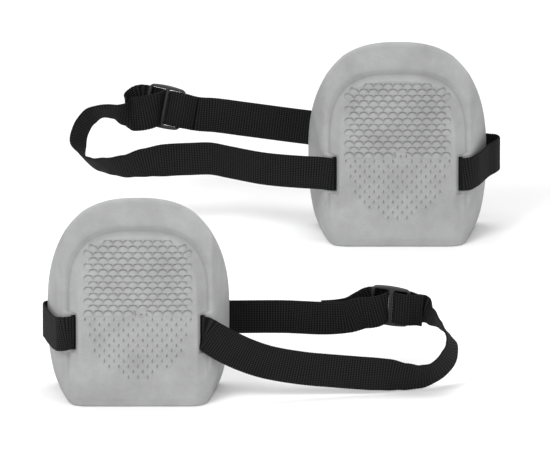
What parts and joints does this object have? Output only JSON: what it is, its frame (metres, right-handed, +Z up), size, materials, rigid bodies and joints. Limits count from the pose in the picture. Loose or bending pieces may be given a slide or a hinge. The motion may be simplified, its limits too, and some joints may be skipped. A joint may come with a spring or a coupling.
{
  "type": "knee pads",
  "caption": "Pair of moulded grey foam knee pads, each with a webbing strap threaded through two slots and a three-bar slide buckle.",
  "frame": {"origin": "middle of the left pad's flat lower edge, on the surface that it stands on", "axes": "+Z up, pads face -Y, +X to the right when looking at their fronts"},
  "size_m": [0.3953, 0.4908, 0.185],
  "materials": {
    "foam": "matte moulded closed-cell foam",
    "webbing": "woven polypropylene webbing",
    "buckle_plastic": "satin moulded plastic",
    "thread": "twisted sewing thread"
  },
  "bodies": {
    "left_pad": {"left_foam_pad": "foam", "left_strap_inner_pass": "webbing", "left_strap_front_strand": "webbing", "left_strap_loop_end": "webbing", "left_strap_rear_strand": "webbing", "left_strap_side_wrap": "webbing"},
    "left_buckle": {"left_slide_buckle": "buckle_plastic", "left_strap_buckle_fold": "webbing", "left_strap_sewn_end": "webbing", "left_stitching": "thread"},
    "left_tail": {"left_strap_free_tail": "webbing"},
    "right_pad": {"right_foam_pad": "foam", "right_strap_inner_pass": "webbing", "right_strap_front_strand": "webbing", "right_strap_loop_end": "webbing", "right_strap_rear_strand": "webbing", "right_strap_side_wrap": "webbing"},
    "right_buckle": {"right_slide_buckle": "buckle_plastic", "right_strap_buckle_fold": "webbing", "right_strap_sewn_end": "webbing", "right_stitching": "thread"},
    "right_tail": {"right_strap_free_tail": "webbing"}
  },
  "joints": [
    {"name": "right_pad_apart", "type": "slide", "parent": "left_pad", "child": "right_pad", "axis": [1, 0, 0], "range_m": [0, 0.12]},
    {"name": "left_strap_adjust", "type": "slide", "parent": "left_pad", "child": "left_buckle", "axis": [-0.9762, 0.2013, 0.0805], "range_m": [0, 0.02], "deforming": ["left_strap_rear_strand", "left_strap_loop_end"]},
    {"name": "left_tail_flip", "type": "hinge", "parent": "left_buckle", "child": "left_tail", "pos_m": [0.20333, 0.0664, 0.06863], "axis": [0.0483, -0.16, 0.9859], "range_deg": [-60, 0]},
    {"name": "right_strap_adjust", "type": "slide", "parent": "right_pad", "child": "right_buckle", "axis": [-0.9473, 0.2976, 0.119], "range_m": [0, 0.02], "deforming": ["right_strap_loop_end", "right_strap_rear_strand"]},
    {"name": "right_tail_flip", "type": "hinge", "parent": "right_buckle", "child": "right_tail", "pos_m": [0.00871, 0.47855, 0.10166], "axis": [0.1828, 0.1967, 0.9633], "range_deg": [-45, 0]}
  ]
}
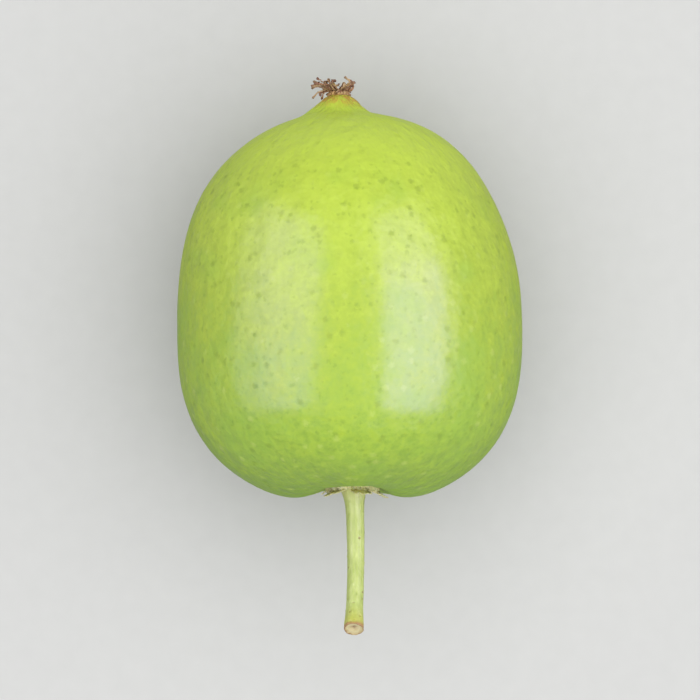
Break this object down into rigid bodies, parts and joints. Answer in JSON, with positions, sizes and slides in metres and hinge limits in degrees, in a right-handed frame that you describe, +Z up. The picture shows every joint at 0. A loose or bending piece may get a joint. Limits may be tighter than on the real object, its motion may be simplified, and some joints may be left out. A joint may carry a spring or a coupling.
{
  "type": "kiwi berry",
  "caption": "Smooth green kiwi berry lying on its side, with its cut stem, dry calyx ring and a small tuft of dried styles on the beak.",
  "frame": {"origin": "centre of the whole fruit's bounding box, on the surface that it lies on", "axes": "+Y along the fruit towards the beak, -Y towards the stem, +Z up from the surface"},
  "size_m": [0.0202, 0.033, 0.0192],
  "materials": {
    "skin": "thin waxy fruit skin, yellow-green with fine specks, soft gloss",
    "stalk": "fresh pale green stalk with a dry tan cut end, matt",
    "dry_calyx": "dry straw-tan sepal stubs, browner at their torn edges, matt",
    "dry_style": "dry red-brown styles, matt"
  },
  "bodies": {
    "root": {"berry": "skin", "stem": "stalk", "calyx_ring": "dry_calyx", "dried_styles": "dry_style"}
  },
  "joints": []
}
····················
- [DO THIS]:
Give back exactly the lines from the one containing "Break this object" to the end of the material, both ends included.

- [COMPLETED EXERCISE]:
Break this object down into rigid bodies, parts and joints. Answer in JSON, with positions, sizes and slides in metres and hinge limits in degrees, in a right-handed frame that you describe, +Z up. The picture shows every joint at 0. A loose or bending piece may get a joint. Limits may be tighter than on the real object, its motion may be simplified, and some joints may be left out. A joint may carry a spring or a coupling.
{
  "type": "kiwi berry",
  "caption": "Smooth green kiwi berry lying on its side, with its cut stem, dry calyx ring and a small tuft of dried styles on the beak.",
  "frame": {"origin": "centre of the whole fruit's bounding box, on the surface that it lies on", "axes": "+Y along the fruit towards the beak, -Y towards the stem, +Z up from the surface"},
  "size_m": [0.0202, 0.033, 0.0192],
  "materials": {
    "skin": "thin waxy fruit skin, yellow-green with fine specks, soft gloss",
    "stalk": "fresh pale green stalk with a dry tan cut end, matt",
    "dry_calyx": "dry straw-tan sepal stubs, browner at their torn edges, matt",
    "dry_style": "dry red-brown styles, matt"
  },
  "bodies": {
    "root": {"berry": "skin", "stem": "stalk", "calyx_ring": "dry_calyx", "dried_styles": "dry_style"}
  },
  "joints": []
}